You’re disgusted by the behaviour of the Israeli government? Fine. Many Jews are. I hear it repeatedly in my corner of north London. But a simple test of whether you’re a good faith protester against the suffering in Gaza is whether or not you condemn Hamas, who started the conflict and whose agreement to peace would end the slaughter.
After the Manchester attack we were told to reject ‘hate’ in all forms, as Scotland’s first minister declared. David Lammy warned against division, having the previous week suggested that Nigel Farage was somehow linked to the Hitler Youth and having a record of comparing opponents to Nazis.
The idea that ‘hate’ is the enemy is part of a broader worldview in which all racial narcissism and hostility to out-groups is suppressed: that is a good idea, but the notable problem is that this taboo has only successfully immersed the native population. Only Europeans have developed an immune response to anti-Semitism in this way, because only Europeans collectively come from a civilisation that produced the Holocaust, and from a culture that emphasises guilt.
Christian guilt culture has played a major part in this change of attitudes, and it makes us unusual. It’s worth bearing in mind that there is a European power which in the 20th century committed seven-figure genocide against a religious minority who were resented for their dominance in trade, a mass murder fuelled by intense racial animus. Not only do the Turks not have a genocide memorial in their capital city, but they deny the genocide of Armenians even occurred, except when a politician occasionally voices the view that they deserved it.

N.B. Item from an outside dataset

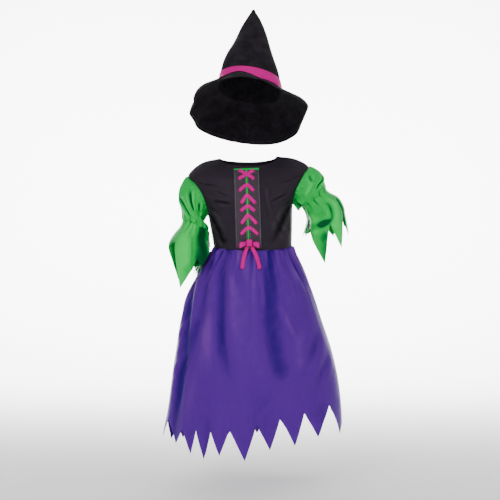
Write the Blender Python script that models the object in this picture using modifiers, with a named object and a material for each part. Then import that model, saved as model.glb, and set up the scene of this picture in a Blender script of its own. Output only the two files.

Rejecting hate means rejecting the devil in all its forms, not just anti-Semitism but Islamophobia too. Yet even the very concept of ‘Islamophobia’, although originating with hardline Muslim groups linked to unsavoury regimes, owes its continued existence to Christian guilt, and the new sins of prejudice which emerged out of post-war taboos. It is a sense of guilt that obviously sectarian activists with an illiberal agenda have been quick to use to their own advantage.
As Christopher Caldwell observed, pointing to a campaigner who compared blasphemy against Islam to mockery of Ann Frank, his ‘remark was not just vicious but obtuse. He was quite right that Europe had taboos and sacred cows. What he ignored was that he and his followers were their primary beneficiaries.’ Was he ‘foolish enough to believe that Europe’s Jews were the main winners in the postwar moral order? It was too late for most of them.
‘But the shock to Europe’s conscience that followed their murder had made the continent safe for other minorities. An immigration of the sort that brought Muslims in such numbers to Europe would have been unthinkable without the anguished moral self-examination the Holocaust brought in its wake. Such an immigration would have provoked mistrust, xenophobia, and violence. It takes very little reflection to know how Europe – minus its guilt over the Holocaust – would have reacted to a radical Arab nationalist pressure group headquartered in Flanders.’
Without that sense of guilt, the idea of paying for Mr Al-Shamie to live in Britain, in subsidised housing, and tolerating his obviously hostile views, would have been totally absurd, as would the widespread settlement of Muslims in Europe. The war made us repulsed by ethnic chauvinism, but the sense of repugnance has extended to a degree of self-hatred which, as Wallis Simons argues, is actually dangerous for Jews.
We are told to reject hate; we are also told that we shouldn’t politicise this attack, but the rising threat of violence against British Jews is downstream of political decisions. If public safety is not a political issue, then what is?